In 1977, the Thai government bought out SAS, and Thai Airways became a state enterprise. While its state enterprise status has been a source of fiscal stability, it has also drawn the carrier into the muck of Thai politics and the drawbacks of state enterprise ‘culture’. One of Piyasvasti’s first campaigns has been to eliminate the rampant abuse of perks—such as free tickets, upgrades and extra baggage allowances—for management, staff and politicians as well as the friends and relatives of all of the above.
The campaign quickly netted Thai Airways executive chairman Wallop Bhukkanasut, who was forced to resign last month after being found guilty of checking in 30 pieces of luggage weighing 398kg on a Thai Airways flight from Tokyo to Bangkok in November. He had not paid for the overweight luggage, which he picked up in Bangkok’s lost and found office to avoid detection of the abuse. Wallop, whose wife runs a gift shop in Bangkok selling Japanese items, was later charged $6,000 for excess luggage.
“You cannot expect the staff at Thai Airways to have governance and to devote their energies to the company if the top people in the management and board members are abusing their privileges,” Piyasvasti said.
Abusing perks is arguably the tip of the iceberg at Thai Airways. Corruption and collusion with politicians in purchases of everything from airplanes to seat cushions was the norm in the past, insiders said. “Every time there is a purchase, there is some trick involved because there is always some politician involved,” said one Thai Airways manager who asked to remain anonymous.
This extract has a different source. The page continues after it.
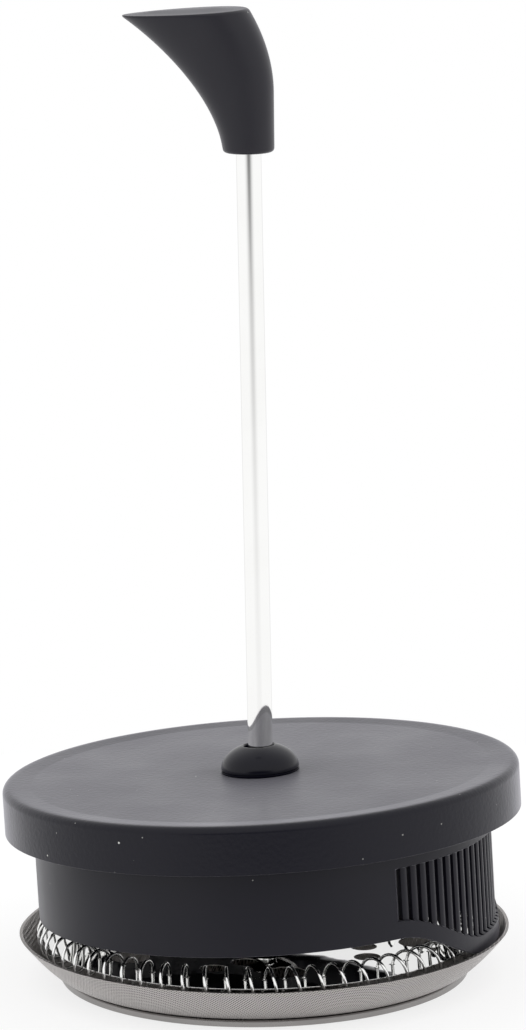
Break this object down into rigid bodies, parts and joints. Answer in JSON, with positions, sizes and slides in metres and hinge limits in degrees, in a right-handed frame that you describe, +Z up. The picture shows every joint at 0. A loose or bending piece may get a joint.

Under the premiership of Thaksin Shinawatra from 2001 to 2006, interference in purchases by the board of directors, which is appointed by the government, reached new heights, Piyasvasti said. “About five years ago, the board became so active that management simply stopped managing the company and that started a rapid decline in Thai Airways,” Piyasvasti said.
In 2005, the board took responsibility for decisions on all purchases above $1.5 million and appointments of even middle management, he noted. Many of the purchases made by previous boards, such as buying gasguzzling Airbus 340-500 aircraft for the since-cancelled Bangkok-New York route, have come back to haunt Thai Airways’ bottom line.
As part of his agreement to become Thai Airways chief executive, Piyasvasti insisted that he be given full management control and the board be limited to policy decisions. Piyasvasti’s report card is so far so good.
In 2009, Thai Airways managed to cut its non-fuel costs by $303 million and, with a surge in cargo and passenger traffic during the last two months of 2009, has managed a small profit for last year. But in some ways, the good news is bad news for the new CEO.
“If the company becomes profitable again, people can easily go back to their old ways, and that would not be sustainable,” Piyasvasti said. “That’s why if you want to change the comp any culture, you cannot wait.”